- _Task prompt_:
Write each line out again exactly as written.
= = = = =
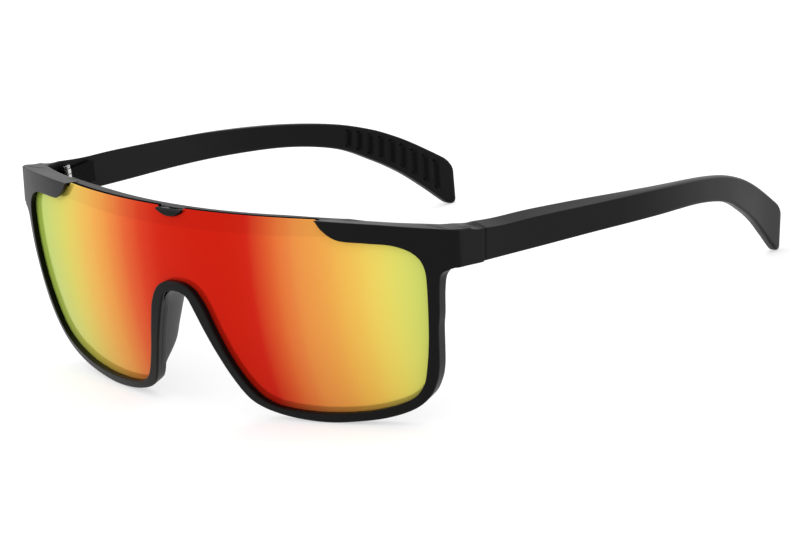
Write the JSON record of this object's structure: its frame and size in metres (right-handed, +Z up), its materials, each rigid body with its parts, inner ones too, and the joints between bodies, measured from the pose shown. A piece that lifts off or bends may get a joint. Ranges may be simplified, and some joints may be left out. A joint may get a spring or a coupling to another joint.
{
  "type": "shield sunglasses",
  "caption": "Wraparound shield sunglasses for mountain use: one mirrored lens in a flat-topped matt frame with moulded nose pads and folding temples.",
  "frame": {"origin": "on the table, in the middle of the footprint's bounding box, under the glasses as they stand open", "axes": "+X to the wearer's left, +Y from the front back to the temple tips, +Z up; the front faces -Y"},
  "size_m": [0.1486, 0.16, 0.052],
  "materials": {
    "frame_nylon": "matt black moulded nylon",
    "temple_nylon": "matt black moulded nylon",
    "lens_mirror": "polycarbonate with a mirror coating from red through orange to yellow-green",
    "hinge_steel": "bright nickelled steel"
  },
  "bodies": {
    "front": {"front_frame": "frame_nylon", "shield_lens": "lens_mirror", "hinge_front_leaf_left": "hinge_steel", "hinge_front_leaf_right": "hinge_steel", "hinge_screw_left": "hinge_steel", "hinge_screw_right": "hinge_steel"},
    "left_temple": {"temple_left": "temple_nylon", "hinge_temple_leaf_left": "hinge_steel"},
    "right_temple": {"temple_right": "temple_nylon", "hinge_temple_leaf_right": "hinge_steel"}
  },
  "joints": [
    {"name": "left_temple_fold", "type": "hinge", "parent": "front", "child": "left_temple", "pos_m": [0.06725, -0.04764, 0.0426], "axis": [0, 0, 1], "range_deg": [0, 80]},
    {"name": "right_temple_fold", "type": "hinge", "parent": "front", "child": "right_temple", "pos_m": [-0.06725, -0.04764, 0.0426], "axis": [0, 0, -1], "range_deg": [0, 85]}
  ]
}
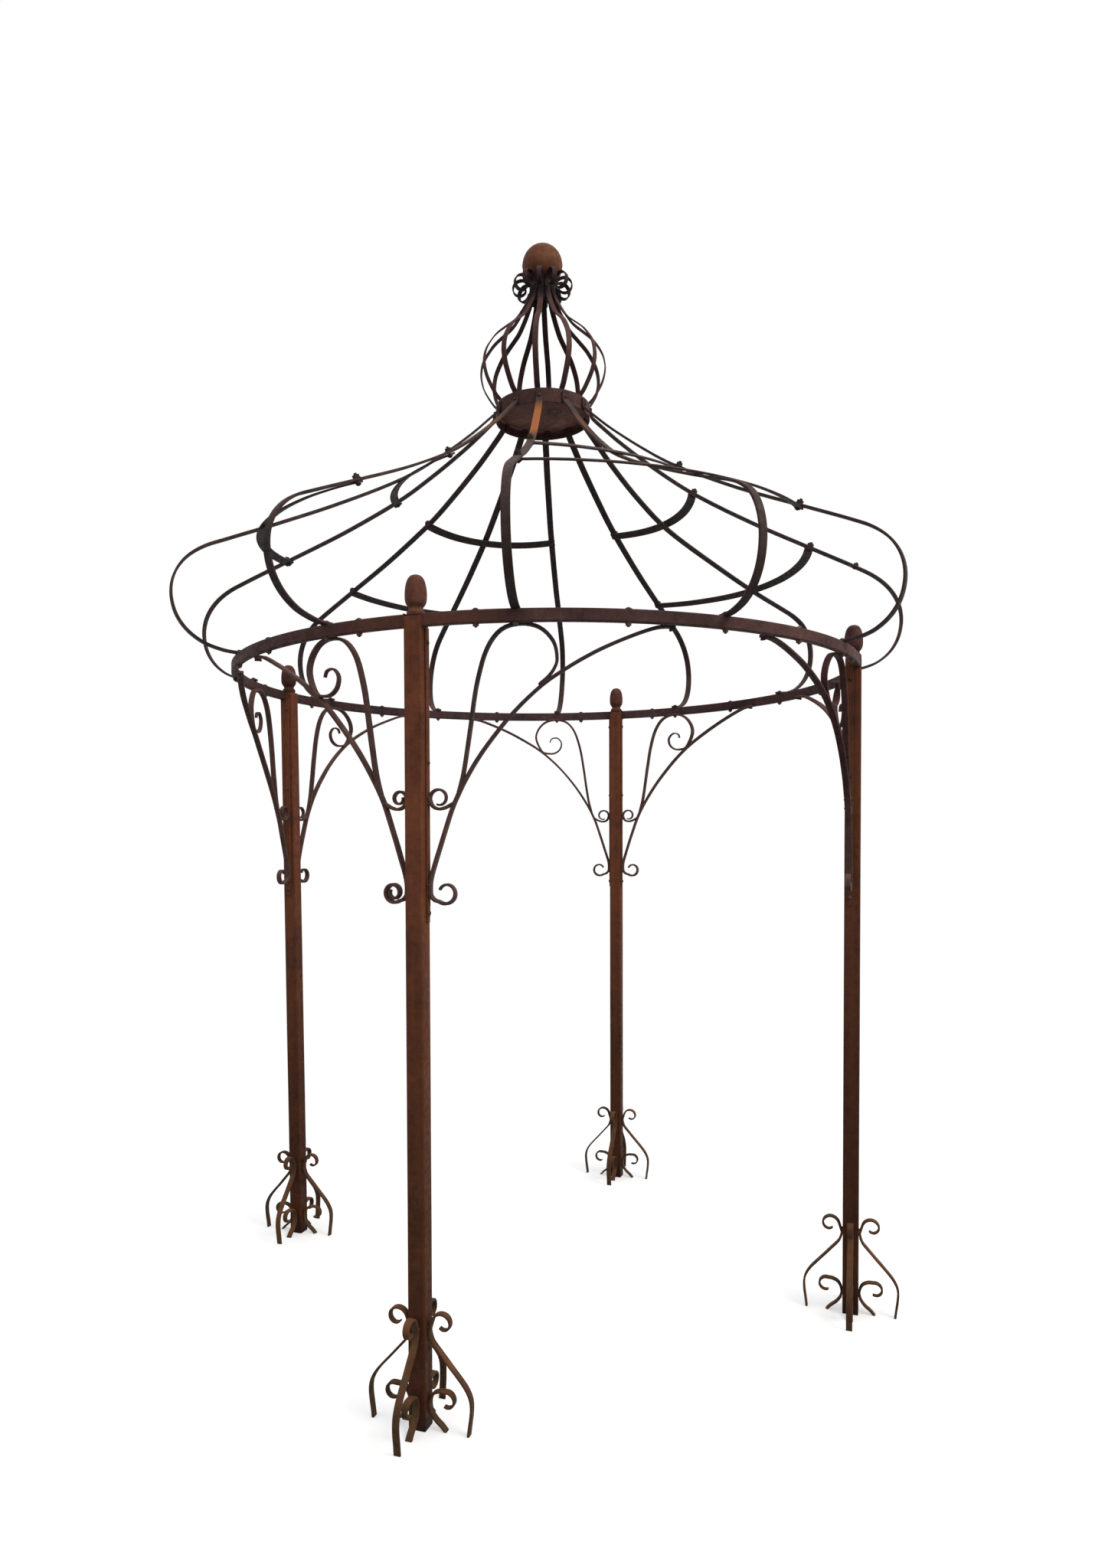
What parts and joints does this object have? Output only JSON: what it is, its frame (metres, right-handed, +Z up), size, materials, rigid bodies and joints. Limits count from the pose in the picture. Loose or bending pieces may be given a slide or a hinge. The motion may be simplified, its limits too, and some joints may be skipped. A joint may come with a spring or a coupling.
{
  "type": "wrought iron gazebo",
  "caption": "Round open garden gazebo of rusted wrought iron: square posts on scroll feet, a ring beam with scroll brackets, an open ribbed dome roof and an onion cage crown with a ball.",
  "frame": {"origin": "centre of the four posts, on the ground", "axes": "+Z up; the posts stand on the diagonals, so the open bays face -Y (front), +X, +Y and -X"},
  "size_m": [2.5842, 2.5487, 3.7656],
  "materials": {
    "post_iron": "rusted, dark brown",
    "finial_iron": "rusted, red-brown",
    "foot_iron": "rusted, with a little moss",
    "ring_iron": "rusted, dark brown",
    "bracket_iron": "rusted, dark brown",
    "roof_iron": "rusted, nearly black-brown",
    "crown_iron": "rusted, dark red-brown",
    "ball_iron": "rusted, orange-brown"
  },
  "bodies": {
    "root": {"post_front_left": "post_iron", "post_front_right": "post_iron", "post_back_right": "post_iron", "post_back_left": "post_iron", "finial_front_left": "finial_iron", "finial_front_right": "finial_iron", "finial_back_right": "finial_iron", "finial_back_left": "finial_iron", "feet_front_left": "foot_iron", "feet_front_right": "foot_iron", "feet_back_right": "foot_iron", "feet_back_left": "foot_iron", "ring_front": "ring_iron", "ring_right": "ring_iron", "ring_back": "ring_iron", "ring_left": "ring_iron", "bracket_front_a": "bracket_iron", "bracket_front_b": "bracket_iron", "bracket_right_a": "bracket_iron", "bracket_right_b": "bracket_iron", "bracket_back_a": "bracket_iron", "bracket_back_b": "bracket_iron", "bracket_left_a": "bracket_iron", "bracket_left_b": "bracket_iron", "rib_front_a": "roof_iron", "rib_front_b": "roof_iron", "rib_front_c": "roof_iron", "rib_right_a": "roof_iron", "rib_right_b": "roof_iron", "rib_right_c": "roof_iron", "rib_back_a": "roof_iron", "rib_back_b": "roof_iron", "rib_back_c": "roof_iron", "rib_left_a": "roof_iron", "rib_left_b": "roof_iron", "rib_left_c": "roof_iron", "hoops_front": "roof_iron", "hoops_right": "roof_iron", "hoops_back": "roof_iron", "hoops_left": "roof_iron", "collar_band": "crown_iron", "collar_plate": "crown_iron", "cage_bars": "crown_iron", "crown_neck": "crown_iron", "crown_ball": "ball_iron"}
  },
  "joints": []
}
= = = = =
- _Complete response_:
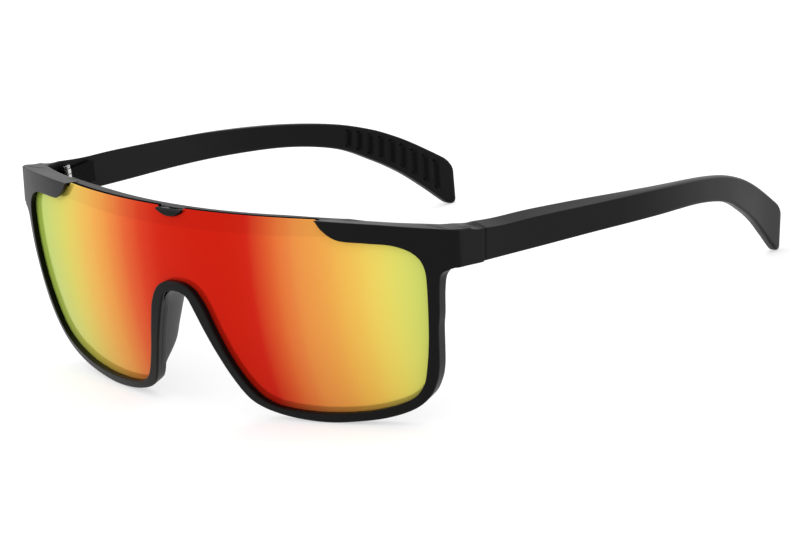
Write the JSON record of this object's structure: its frame and size in metres (right-handed, +Z up), its materials, each rigid body with its parts, inner ones too, and the joints between bodies, measured from the pose shown. A piece that lifts off or bends may get a joint. Ranges may be simplified, and some joints may be left out. A joint may get a spring or a coupling to another joint.
{
  "type": "shield sunglasses",
  "caption": "Wraparound shield sunglasses for mountain use: one mirrored lens in a flat-topped matt frame with moulded nose pads and folding temples.",
  "frame": {"origin": "on the table, in the middle of the footprint's bounding box, under the glasses as they stand open", "axes": "+X to the wearer's left, +Y from the front back to the temple tips, +Z up; the front faces -Y"},
  "size_m": [0.1486, 0.16, 0.052],
  "materials": {
    "frame_nylon": "matt black moulded nylon",
    "temple_nylon": "matt black moulded nylon",
    "lens_mirror": "polycarbonate with a mirror coating from red through orange to yellow-green",
    "hinge_steel": "bright nickelled steel"
  },
  "bodies": {
    "front": {"front_frame": "frame_nylon", "shield_lens": "lens_mirror", "hinge_front_leaf_left": "hinge_steel", "hinge_front_leaf_right": "hinge_steel", "hinge_screw_left": "hinge_steel", "hinge_screw_right": "hinge_steel"},
    "left_temple": {"temple_left": "temple_nylon", "hinge_temple_leaf_left": "hinge_steel"},
    "right_temple": {"temple_right": "temple_nylon", "hinge_temple_leaf_right": "hinge_steel"}
  },
  "joints": [
    {"name": "left_temple_fold", "type": "hinge", "parent": "front", "child": "left_temple", "pos_m": [0.06725, -0.04764, 0.0426], "axis": [0, 0, 1], "range_deg": [0, 80]},
    {"name": "right_temple_fold", "type": "hinge", "parent": "front", "child": "right_temple", "pos_m": [-0.06725, -0.04764, 0.0426], "axis": [0, 0, -1], "range_deg": [0, 85]}
  ]
}
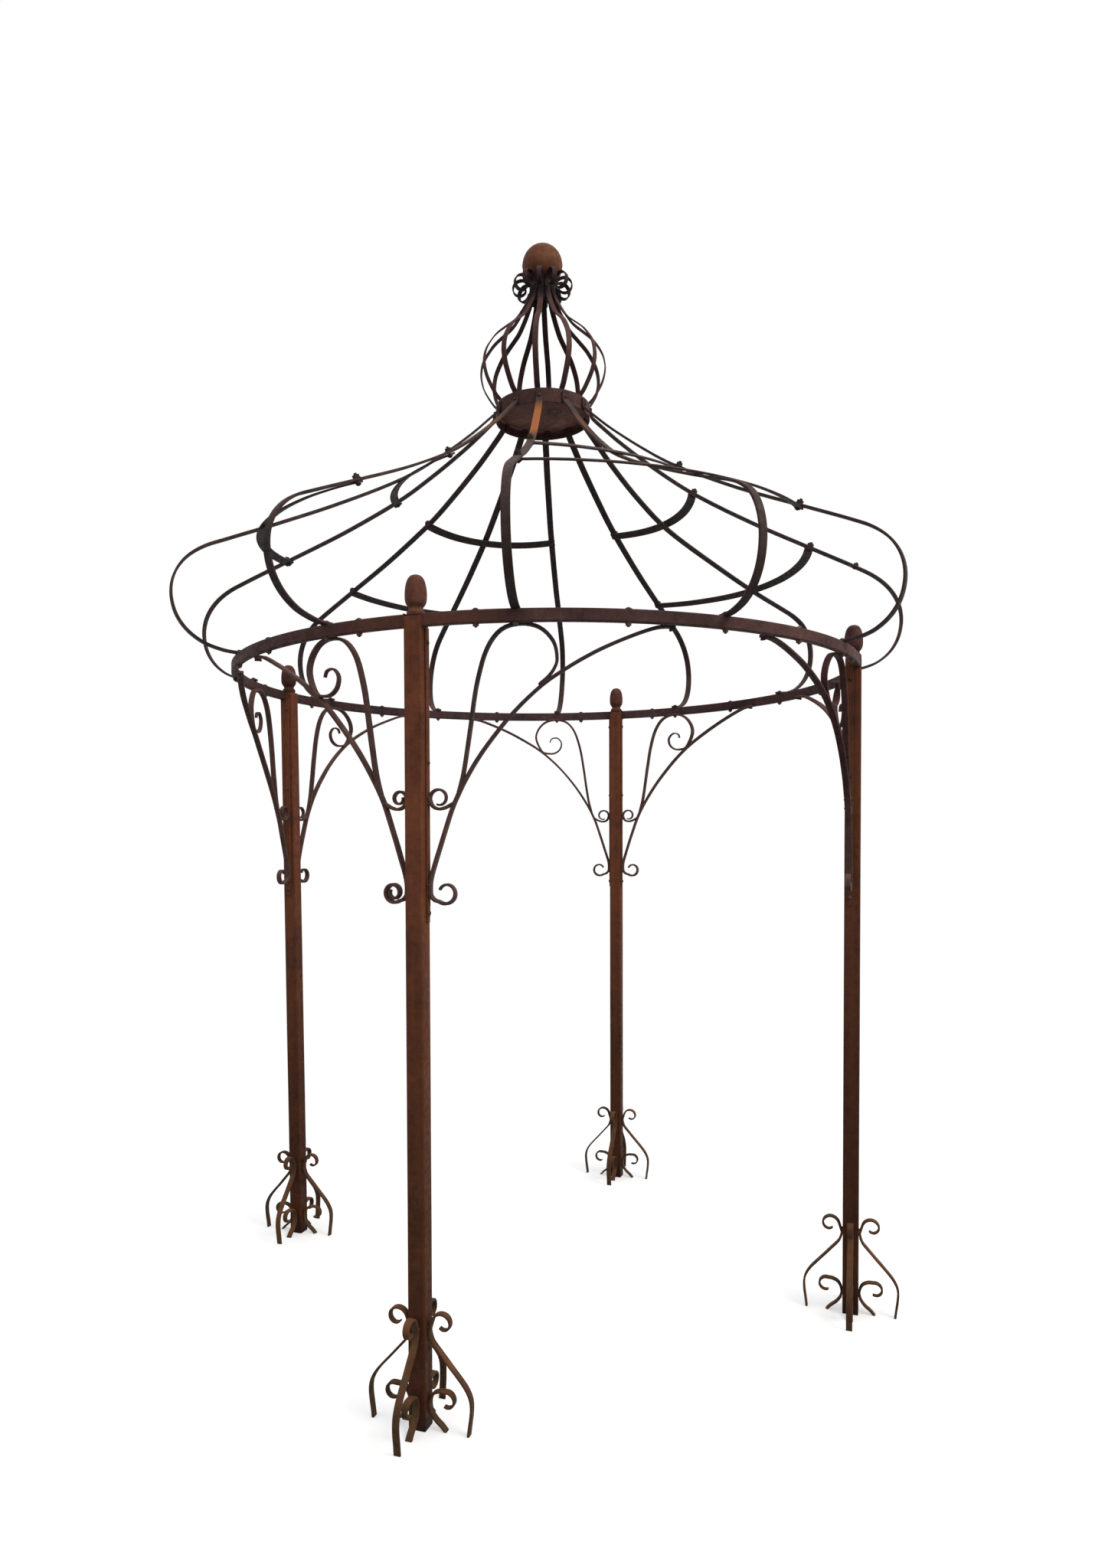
What parts and joints does this object have? Output only JSON: what it is, its frame (metres, right-handed, +Z up), size, materials, rigid bodies and joints. Limits count from the pose in the picture. Loose or bending pieces may be given a slide or a hinge. The motion may be simplified, its limits too, and some joints may be skipped. A joint may come with a spring or a coupling.
{
  "type": "wrought iron gazebo",
  "caption": "Round open garden gazebo of rusted wrought iron: square posts on scroll feet, a ring beam with scroll brackets, an open ribbed dome roof and an onion cage crown with a ball.",
  "frame": {"origin": "centre of the four posts, on the ground", "axes": "+Z up; the posts stand on the diagonals, so the open bays face -Y (front), +X, +Y and -X"},
  "size_m": [2.5842, 2.5487, 3.7656],
  "materials": {
    "post_iron": "rusted, dark brown",
    "finial_iron": "rusted, red-brown",
    "foot_iron": "rusted, with a little moss",
    "ring_iron": "rusted, dark brown",
    "bracket_iron": "rusted, dark brown",
    "roof_iron": "rusted, nearly black-brown",
    "crown_iron": "rusted, dark red-brown",
    "ball_iron": "rusted, orange-brown"
  },
  "bodies": {
    "root": {"post_front_left": "post_iron", "post_front_right": "post_iron", "post_back_right": "post_iron", "post_back_left": "post_iron", "finial_front_left": "finial_iron", "finial_front_right": "finial_iron", "finial_back_right": "finial_iron", "finial_back_left": "finial_iron", "feet_front_left": "foot_iron", "feet_front_right": "foot_iron", "feet_back_right": "foot_iron", "feet_back_left": "foot_iron", "ring_front": "ring_iron", "ring_right": "ring_iron", "ring_back": "ring_iron", "ring_left": "ring_iron", "bracket_front_a": "bracket_iron", "bracket_front_b": "bracket_iron", "bracket_right_a": "bracket_iron", "bracket_right_b": "bracket_iron", "bracket_back_a": "bracket_iron", "bracket_back_b": "bracket_iron", "bracket_left_a": "bracket_iron", "bracket_left_b": "bracket_iron", "rib_front_a": "roof_iron", "rib_front_b": "roof_iron", "rib_front_c": "roof_iron", "rib_right_a": "roof_iron", "rib_right_b": "roof_iron", "rib_right_c": "roof_iron", "rib_back_a": "roof_iron", "rib_back_b": "roof_iron", "rib_back_c": "roof_iron", "rib_left_a": "roof_iron", "rib_left_b": "roof_iron", "rib_left_c": "roof_iron", "hoops_front": "roof_iron", "hoops_right": "roof_iron", "hoops_back": "roof_iron", "hoops_left": "roof_iron", "collar_band": "crown_iron", "collar_plate": "crown_iron", "cage_bars": "crown_iron", "crown_neck": "crown_iron", "crown_ball": "ball_iron"}
  },
  "joints": []
}